Human ears are very complicated organ and we can hear multiple sounds at the same time. Acoustic pianos, whose sound is produced mechanically, can produce as many sounds as we make, but in the digital world, technology must be there to enable multiple sounds to be heard from speakers. 

As technology advances, digital pianos nowadays have capability to sound different notes because it is basically like a computer and have a memory in it, from which stored sounds for corresponding keys and instruments are pulled out to sound.

 What can impact the number of notes to sound simultaneously?

  • 1
    Layering: If you layer different instruments, you need more notes to be sound at the same time. Think about string instruments and drums. You can quickly add many more sounds when you play.
  • 2
    Pedal use: As mentioned above, when you use a sustain pedal, the sound played while the pedal being held will stay until the pedal is released. 
  • 3
    Stereo sound: It usually takes 2 notes to have stereo effect.
  • 4
    Piano sound: Sometimes, depending on how piano sound is sampled, one note can take up two voices, for example. One note may have multiple voices because of pedals mentioned above and how the sound decays, meaning how the sound disappears after you release the key. In acoustic pianos, after the hammer strikes the string and released, the sound naturally fades out.

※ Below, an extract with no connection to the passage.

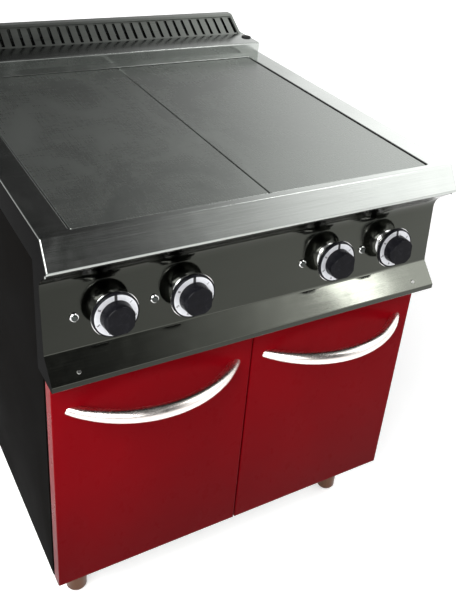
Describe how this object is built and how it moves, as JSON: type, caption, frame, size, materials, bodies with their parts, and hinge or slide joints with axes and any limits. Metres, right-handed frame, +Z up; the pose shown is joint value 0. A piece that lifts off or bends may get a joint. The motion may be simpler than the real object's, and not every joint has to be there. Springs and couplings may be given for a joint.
{
  "type": "commercial electric range",
  "caption": "Freestanding electric range with solid hotplates, a front control panel with turning knobs, a louvred rear flue and a cupboard with hinged doors.",
  "frame": {"origin": "on the floor under the middle of the overall box", "axes": "+X to the right seen from the front, +Y to the back, +Z up"},
  "size_m": [0.8, 0.9355, 0.988],
  "materials": {
    "worktop_steel": "stainless sheet, fine satin brushing",
    "panel_steel": "stainless sheet, bright polish",
    "flue_steel": "stainless sheet, satin",
    "hotplate_steel": "ground matte plate, heat darkened",
    "door_red": "gloss baked enamel",
    "body_dark": "satin dark coat",
    "inner_sheet": "plain mill finish",
    "chrome": "mirror polish",
    "knob_black": "gloss moulded",
    "dial_silver": "satin, printed marks",
    "lens_dark": "dark tinted, unlit",
    "handle_steel": "brushed along the bow",
    "foot_steel": "satin",
    "hinge_steel": "zinc plated",
    "element_sheath": "oxidised sheath",
    "black_plastic": "moulded",
    "insulation": "pressed ceramic fibre board"
  },
  "bodies": {
    "root": {"worktop": "worktop_steel", "left_hotplate": "hotplate_steel", "right_hotplate": "hotplate_steel", "heating_element_front_left": "element_sheath", "heating_element_rear_left": "element_sheath", "heating_element_front_right": "element_sheath", "heating_element_rear_right": "element_sheath", "left_element_tray": "inner_sheet", "right_element_tray": "inner_sheet", "insulation_boards": "insulation", "flue_plinth": "worktop_steel", "plinth_plug": "black_plastic", "flue_riser": "flue_steel", "flue_grille": "flue_steel", "left_side_panel": "body_dark", "right_side_panel": "body_dark", "rear_panel": "inner_sheet", "base_panel": "inner_sheet", "front_rail": "inner_sheet", "cupboard_ceiling": "inner_sheet", "cupboard_back": "inner_sheet", "control_panel": "panel_steel", "lamp_bezels": "chrome", "pilot_lenses": "lens_dark", "door_hinges": "hinge_steel", "door_magnets": "black_plastic", "foot_sockets": "foot_steel", "cable_gland": "black_plastic", "terminal_block": "black_plastic", "panel_screws": "hinge_steel", "knob_collar_1": "chrome", "regulator_1": "black_plastic", "knob_collar_2": "chrome", "regulator_2": "black_plastic", "knob_collar_3": "chrome", "regulator_3": "black_plastic", "knob_collar_4": "chrome", "regulator_4": "black_plastic"},
    "left_door": {"left_door_skin": "door_red", "left_door_liner": "inner_sheet", "left_door_handle": "handle_steel"},
    "right_door": {"right_door_skin": "door_red", "right_door_liner": "inner_sheet", "right_door_handle": "handle_steel"},
    "knob_1": {"knob_1": "knob_black", "dial_ring_1": "dial_silver", "knob_shaft_1": "hinge_steel"},
    "knob_2": {"knob_2": "knob_black", "dial_ring_2": "dial_silver", "knob_shaft_2": "hinge_steel"},
    "knob_3": {"knob_3": "knob_black", "dial_ring_3": "dial_silver", "knob_shaft_3": "hinge_steel"},
    "knob_4": {"knob_4": "knob_black", "dial_ring_4": "dial_silver", "knob_shaft_4": "hinge_steel"},
    "foot_1": {"foot_1": "foot_steel"},
    "foot_2": {"foot_2": "foot_steel"},
    "foot_3": {"foot_3": "foot_steel"},
    "foot_4": {"foot_4": "foot_steel"}
  },
  "joints": [
    {"name": "left_door_hinge", "type": "hinge", "parent": "root", "child": "left_door", "pos_m": [-0.38, -0.37225, 0.39], "axis": [0, 0, -1], "range_deg": [0, 105]},
    {"name": "right_door_hinge", "type": "hinge", "parent": "root", "child": "right_door", "pos_m": [0.38, -0.37225, 0.39], "axis": [0, 0, 1], "range_deg": [0, 105]},
    {"name": "knob_1_turn", "type": "hinge", "parent": "root", "child": "knob_1", "pos_m": [-0.286, -0.39019, 0.763], "axis": [0, 0.9977, -0.0685], "range_deg": [0, 300]},
    {"name": "knob_2_turn", "type": "hinge", "parent": "root", "child": "knob_2", "pos_m": [-0.148, -0.39019, 0.763], "axis": [0, 0.9977, -0.0685], "range_deg": [0, 300]},
    {"name": "knob_3_turn", "type": "hinge", "parent": "root", "child": "knob_3", "pos_m": [0.148, -0.39019, 0.763], "axis": [0, 0.9977, -0.0685], "range_deg": [0, 300]},
    {"name": "knob_4_turn", "type": "hinge", "parent": "root", "child": "knob_4", "pos_m": [0.286, -0.39019, 0.763], "axis": [0, 0.9977, -0.0685], "range_deg": [0, 300]},
    {"name": "foot_1_height", "type": "slide", "parent": "root", "child": "foot_1", "axis": [0, 0, -1], "range_m": [0, 0.03]},
    {"name": "foot_2_height", "type": "slide", "parent": "root", "child": "foot_2", "axis": [0, 0, -1], "range_m": [0, 0.03]},
    {"name": "foot_3_height", "type": "slide", "parent": "root", "child": "foot_3", "axis": [0, 0, -1], "range_m": [0, 0.03]},
    {"name": "foot_4_height", "type": "slide", "parent": "root", "child": "foot_4", "axis": [0, 0, -1], "range_m": [0, 0.03]}
  ]
}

Digital pianos imitate the process, and the closer the sounds are to those of an acoustic piano, the more complicated it is to make the sound, which requires higher polyphony. The same applies to other instrument sounds.
  • 5
    Recording: Most digital pianos allow you to record what you played. You can play along with what you played. Not only for replaying, but during recording, the piano needs enough polyphony to record what you are playing. This application requires more polyphony.
  • 6
    Split function: Most digital pianos have a feature to have the keyboard split in half and two players can use the keyboard.
  • 7
    Effects: Digital pianos have a lot of effects available such as reverb and chorus, which requires more polyphony.

As you can see, polyphony can easily add up even if you don't intend on playing complicated pieces. 32 would be probably the lowest you will see in keyboards and for digital pianos, 64 would be the lowest that you would want to consider. Even if you don't plan on using your digital piano for music pieces that require higher polyphony, it is advised not to go below 64 and if all possible, it is better to have 128 or higher, considering all the features available on the digital piano such as different voices, effects, and layering/split function.

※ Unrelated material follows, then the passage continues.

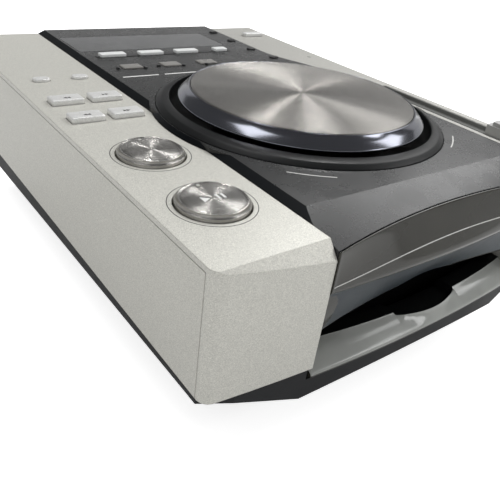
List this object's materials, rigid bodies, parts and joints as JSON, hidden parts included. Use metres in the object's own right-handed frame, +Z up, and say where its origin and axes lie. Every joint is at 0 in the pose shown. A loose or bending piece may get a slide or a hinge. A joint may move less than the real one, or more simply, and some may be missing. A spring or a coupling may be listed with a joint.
{
  "type": "tabletop disc player",
  "caption": "Tabletop disc player with a slot mouth in its bowed front, silver side blocks, a raised dark console, a large jog wheel, round cue and play keys and a tempo slider.",
  "frame": {"origin": "on the table, under the middle of the overall box", "axes": "+X to the user's right, +Y from the disc mouth to the rear sockets, +Z up"},
  "size_m": [0.218, 0.296, 0.1067],
  "materials": {
    "silver_casing": "fine metallic paint",
    "silver_keys": "satin silver paint",
    "spun_metal": "lathe-spun with fine rings",
    "dark_chrome": "polished, smoke toned",
    "console_grey": "semi-gloss dark grey",
    "front_gloss": "high gloss brownish grey",
    "window_clear": "smooth dark window",
    "white_keys": "clear white, satin",
    "smoke_keys": "flat translucent smoke",
    "black_keys": "matt black",
    "slider_silver": "satin grey",
    "pan_steel": "dark textured coat",
    "foot_rubber": "matt black rubber",
    "screw_steel": "dark zinc",
    "hub_plastic": "moulded black",
    "bearing_brass": "turned",
    "board_green": "lacquered circuit board",
    "socket_gold": "plated sockets on a dark block",
    "drive_steel": "zinc coated sheet",
    "motor_steel": "drawn motor cans",
    "roller_rubber": "soft black rubber",
    "gear_white": "moulded, uncoloured",
    "table_black": "moulded black with a soft ring"
  },
  "bodies": {
    "casing": {"base_pan": "pan_steel", "feet": "foot_rubber", "left_side_panel": "silver_casing", "right_side_panel": "silver_casing", "left_cover": "silver_casing", "right_cover": "silver_casing", "rear_panel": "pan_steel", "console_panel": "console_grey", "console_front": "front_gloss", "lower_lip": "front_gloss", "jog_ring": "console_grey", "display_window": "window_clear", "lcd_module": "board_green", "slider_channel": "black_keys", "screws": "screw_steel", "jog_bearing": "bearing_brass", "jog_sensor": "hub_plastic", "slider_pot": "gear_white", "power_inlet": "black_keys", "jack_board": "socket_gold", "main_board": "board_green", "control_board": "board_green", "power_board": "board_green", "drive_frame": "drive_steel", "loading_motor": "motor_steel", "traverse_plate": "drive_steel", "dampers": "foot_rubber", "spindle_motor": "motor_steel", "guide_rods": "drive_steel"},
    "jog_wheel": {"jog_disc": "spun_metal", "jog_rim": "dark_chrome", "jog_hub": "hub_plastic"},
    "cue_key": {"cue_button": "spun_metal"},
    "play_key": {"play_button": "spun_metal"},
    "track_back_key": {"track_back_button": "silver_keys"},
    "track_next_key": {"track_next_button": "silver_keys"},
    "search_back_key": {"search_back_button": "silver_keys"},
    "search_next_key": {"search_next_button": "silver_keys"},
    "folder_back_key": {"folder_back_button": "silver_keys"},
    "folder_next_key": {"folder_next_button": "silver_keys"},
    "mode_key_a": {"mode_button_a": "white_keys"},
    "mode_key_b": {"mode_button_b": "white_keys"},
    "mode_key_c": {"mode_button_c": "white_keys"},
    "mode_key_d": {"mode_button_d": "white_keys"},
    "loop_key_in": {"loop_in_button": "smoke_keys"},
    "loop_key_out": {"loop_out_button": "smoke_keys"},
    "loop_key_exit": {"loop_exit_button": "smoke_keys"},
    "oval_key_a": {"oval_button_a": "black_keys"},
    "oval_key_b": {"oval_button_b": "black_keys"},
    "oval_key_c": {"oval_button_c": "black_keys"},
    "oval_key_d": {"oval_button_d": "black_keys"},
    "eject_key": {"eject_button": "silver_keys"},
    "tempo_knob": {"slider_knob": "slider_silver"},
    "mains_switch": {"power_switch": "black_keys"},
    "roller": {"loading_roller": "roller_rubber"},
    "pinion": {"drive_gear": "gear_white"},
    "disc_table": {"turntable": "table_black"},
    "clamp": {"clamp_arm": "hub_plastic"},
    "pickup": {"pickup_sled": "hub_plastic"},
    "lead_screw": {"feed_screw": "drive_steel"}
  },
  "joints": [
    {"name": "jog_spin", "type": "hinge", "parent": "casing", "child": "jog_wheel", "pos_m": [0.0121, -0.036, 0.0965], "axis": [0, 0, 1], "continuous": true},
    {"name": "cue_key_press", "type": "slide", "parent": "casing", "child": "cue_key", "axis": [0, 0, -1], "range_m": [0, 0.0006], "stiffness_N_per_m": 900, "springref_m": -0.002},
    {"name": "play_key_press", "type": "slide", "parent": "casing", "child": "play_key", "axis": [0, 0, -1], "range_m": [0, 0.0006], "stiffness_N_per_m": 900, "springref_m": -0.002},
    {"name": "track_back_key_press", "type": "slide", "parent": "casing", "child": "track_back_key", "axis": [0, 0, -1], "range_m": [0, 0.0006], "stiffness_N_per_m": 900, "springref_m": -0.00111},
    {"name": "track_next_key_press", "type": "slide", "parent": "casing", "child": "track_next_key", "axis": [0, 0, -1], "range_m": [0, 0.0006], "stiffness_N_per_m": 900, "springref_m": -0.00111},
    {"name": "search_back_key_press", "type": "slide", "parent": "casing", "child": "search_back_key", "axis": [0, 0, -1], "range_m": [0, 0.0006], "stiffness_N_per_m": 900, "springref_m": -0.00111},
    {"name": "search_next_key_press", "type": "slide", "parent": "casing", "child": "search_next_key", "axis": [0, 0, -1], "range_m": [0, 0.0006], "stiffness_N_per_m": 900, "springref_m": -0.00111},
    {"name": "folder_back_key_press", "type": "slide", "parent": "casing", "child": "folder_back_key", "axis": [0, 0, -1], "range_m": [0, 0.0006], "stiffness_N_per_m": 900, "springref_m": -0.00089},
    {"name": "folder_next_key_press", "type": "slide", "parent": "casing", "child": "folder_next_key", "axis": [0, 0, -1], "range_m": [0, 0.0006], "stiffness_N_per_m": 900, "springref_m": -0.00089},
    {"name": "mode_key_a_press", "type": "slide", "parent": "casing", "child": "mode_key_a", "axis": [0, 0, -1], "range_m": [0, 0.0006], "stiffness_N_per_m": 900, "springref_m": -0.00089},
    {"name": "mode_key_b_press", "type": "slide", "parent": "casing", "child": "mode_key_b", "axis": [0, 0, -1], "range_m": [0, 0.0006], "stiffness_N_per_m": 900, "springref_m": -0.00089},
    {"name": "mode_key_c_press", "type": "slide", "parent": "casing", "child": "mode_key_c", "axis": [0, 0, -1], "range_m": [0, 0.0006], "stiffness_N_per_m": 900, "springref_m": -0.00089},
    {"name": "mode_key_d_press", "type": "slide", "parent": "casing", "child": "mode_key_d", "axis": [0, 0, -1], "range_m": [0, 0.0006], "stiffness_N_per_m": 900, "springref_m": -0.00089},
    {"name": "loop_key_in_press", "type": "slide", "parent": "casing", "child": "loop_key_in", "axis": [0, 0, -1], "range_m": [0, 0.0006], "stiffness_N_per_m": 900, "springref_m": -0.00089},
    {"name": "loop_key_out_press", "type": "slide", "parent": "casing", "child": "loop_key_out", "axis": [0, 0, -1], "range_m": [0, 0.0006], "stiffness_N_per_m": 900, "springref_m": -0.00089},
    {"name": "loop_key_exit_press", "type": "slide", "parent": "casing", "child": "loop_key_exit", "axis": [0, 0, -1], "range_m": [0, 0.0006], "stiffness_N_per_m": 900, "springref_m": -0.00089},
    {"name": "oval_key_a_press", "type": "slide", "parent": "casing", "child": "oval_key_a", "axis": [0, 0, -1], "range_m": [0, 0.0006], "stiffness_N_per_m": 900, "springref_m": -0.00089},
    {"name": "oval_key_b_press", "type": "slide", "parent": "casing", "child": "oval_key_b", "axis": [0, 0, -1], "range_m": [0, 0.0006], "stiffness_N_per_m": 900, "springref_m": -0.00089},
    {"name": "oval_key_c_press", "type": "slide", "parent": "casing", "child": "oval_key_c", "axis": [0, 0, -1], "range_m": [0, 0.0006], "stiffness_N_per_m": 900, "springref_m": -0.00089},
    {"name": "oval_key_d_press", "type": "slide", "parent": "casing", "child": "oval_key_d", "axis": [0, 0, -1], "range_m": [0, 0.0006], "stiffness_N_per_m": 900, "springref_m": -0.00089},
    {"name": "eject_key_press", "type": "slide", "parent": "casing", "child": "eject_key", "axis": [0, 0, -1], "range_m": [0, 0.0006], "stiffness_N_per_m": 900, "springref_m": -0.00111},
    {"name": "tempo_slide", "type": "slide", "parent": "casing", "child": "tempo_knob", "axis": [0, 1, 0], "range_m": [0, 0.06]},
    {"name": "mains_switch_push", "type": "slide", "parent": "casing", "child": "mains_switch", "axis": [0, -1, 0], "range_m": [0, 0.002]},
    {"name": "roller_turn", "type": "hinge", "parent": "casing", "child": "roller", "pos_m": [0.0121, -0.1098, 0.0435], "axis": [1, 0, 0], "continuous": true},
    {"name": "pinion_turn", "type": "hinge", "parent": "casing", "child": "pinion", "pos_m": [0.0831, -0.0938, 0.0369], "axis": [1, 0, 0], "continuous": true},
    {"name": "table_spin", "type": "hinge", "parent": "casing", "child": "disc_table", "pos_m": [0.0121, -0.0438, 0.0481], "axis": [0, 0, 1], "continuous": true},
    {"name": "clamp_lift", "type": "hinge", "parent": "casing", "child": "clamp", "pos_m": [0.0121, 0.0152, 0.0521], "axis": [-1, 0, 0], "range_deg": [0, 4]},
    {"name": "pickup_slide", "type": "slide", "parent": "casing", "child": "pickup", "axis": [0, 1, 0], "range_m": [0, 0.034]},
    {"name": "lead_screw_turn", "type": "hinge", "parent": "casing", "child": "lead_screw", "pos_m": [0.0441, 0.0002, 0.0391], "axis": [0, 1, 0], "range_deg": [-4, 4092]}
  ],
  "couplings": [
    {"joint": "pinion_turn", "follows": "roller_turn", "ratio": -1.8333},
    {"joint": "lead_screw_turn", "follows": "pickup_slide", "rad_per_m": 2094.4}
  ]
}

What happens if the maximum polyphony is reached?

When the maximum polyphony is reached, simply notes, usually the notes played first, are starting to be dropped. Imagine a toy piano for toddlers. When you press multiple keys, you can't hear everything at the same time. Similarly, when the maximum capacity is reached while playing a complex piece with a sustain pedal and accompaniment, all the notes will not be heard. 


There is no absolute number of polyphony that a digital piano must have for you to play as it depends on how you want to use the piano. Generally, it is advised not to go lower than 64 if you are serious about playing the piano, however, technology is advancing and having a lower polyphony does not necessarily mean lower quality or poor sounding because how the memory is used or stored sounds of various instruments use polyphony capacity may be different in each manufacturer. 

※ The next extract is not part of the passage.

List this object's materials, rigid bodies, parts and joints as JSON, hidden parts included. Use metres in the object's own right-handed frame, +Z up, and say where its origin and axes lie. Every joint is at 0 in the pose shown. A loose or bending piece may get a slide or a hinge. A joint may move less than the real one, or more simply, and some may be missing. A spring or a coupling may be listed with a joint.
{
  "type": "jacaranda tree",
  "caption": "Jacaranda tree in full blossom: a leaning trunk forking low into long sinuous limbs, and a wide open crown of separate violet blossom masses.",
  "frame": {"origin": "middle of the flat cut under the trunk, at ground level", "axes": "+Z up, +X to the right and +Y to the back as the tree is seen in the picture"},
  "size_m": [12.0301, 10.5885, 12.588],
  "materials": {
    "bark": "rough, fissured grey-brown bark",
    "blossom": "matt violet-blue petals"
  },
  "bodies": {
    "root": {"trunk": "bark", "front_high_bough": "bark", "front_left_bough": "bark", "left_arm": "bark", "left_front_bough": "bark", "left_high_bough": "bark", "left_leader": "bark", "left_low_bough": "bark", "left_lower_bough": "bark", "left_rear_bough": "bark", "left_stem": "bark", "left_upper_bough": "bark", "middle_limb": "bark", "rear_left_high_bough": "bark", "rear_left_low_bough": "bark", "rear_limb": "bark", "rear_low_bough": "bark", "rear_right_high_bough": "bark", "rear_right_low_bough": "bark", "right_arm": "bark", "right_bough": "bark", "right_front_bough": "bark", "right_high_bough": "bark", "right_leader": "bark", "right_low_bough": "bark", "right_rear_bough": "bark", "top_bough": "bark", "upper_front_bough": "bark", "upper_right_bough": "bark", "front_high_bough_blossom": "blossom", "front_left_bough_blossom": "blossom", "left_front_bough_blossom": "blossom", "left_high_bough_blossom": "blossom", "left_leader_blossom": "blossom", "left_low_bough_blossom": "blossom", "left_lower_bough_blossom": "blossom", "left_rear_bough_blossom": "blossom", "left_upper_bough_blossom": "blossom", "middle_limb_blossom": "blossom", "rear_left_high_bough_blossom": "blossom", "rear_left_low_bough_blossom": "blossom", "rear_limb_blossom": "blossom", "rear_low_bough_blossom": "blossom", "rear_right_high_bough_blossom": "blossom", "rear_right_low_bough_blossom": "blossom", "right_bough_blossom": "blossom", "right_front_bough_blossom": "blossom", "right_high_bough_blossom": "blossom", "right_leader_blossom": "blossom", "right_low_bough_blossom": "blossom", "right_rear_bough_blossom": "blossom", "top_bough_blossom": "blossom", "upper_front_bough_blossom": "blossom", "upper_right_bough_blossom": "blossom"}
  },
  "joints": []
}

The following models have over 128 polyphony with high quality sounds and various features that are enough for beginners to enjoy for several years.

Yamaha ydp-143 arius

casio privia-160


This Kawai KDP-90 model has impressive 192 polyphony. A beginner piano player probably may not need such high number polyphony, however, it may be a good idea to invest on a high quality digital piano if you are planning on playing for a long time.

kawai kdp-90

There are various models available these days for any budget. Determine what's the features that you definitely need and budget first and then look for different models that meet your needs.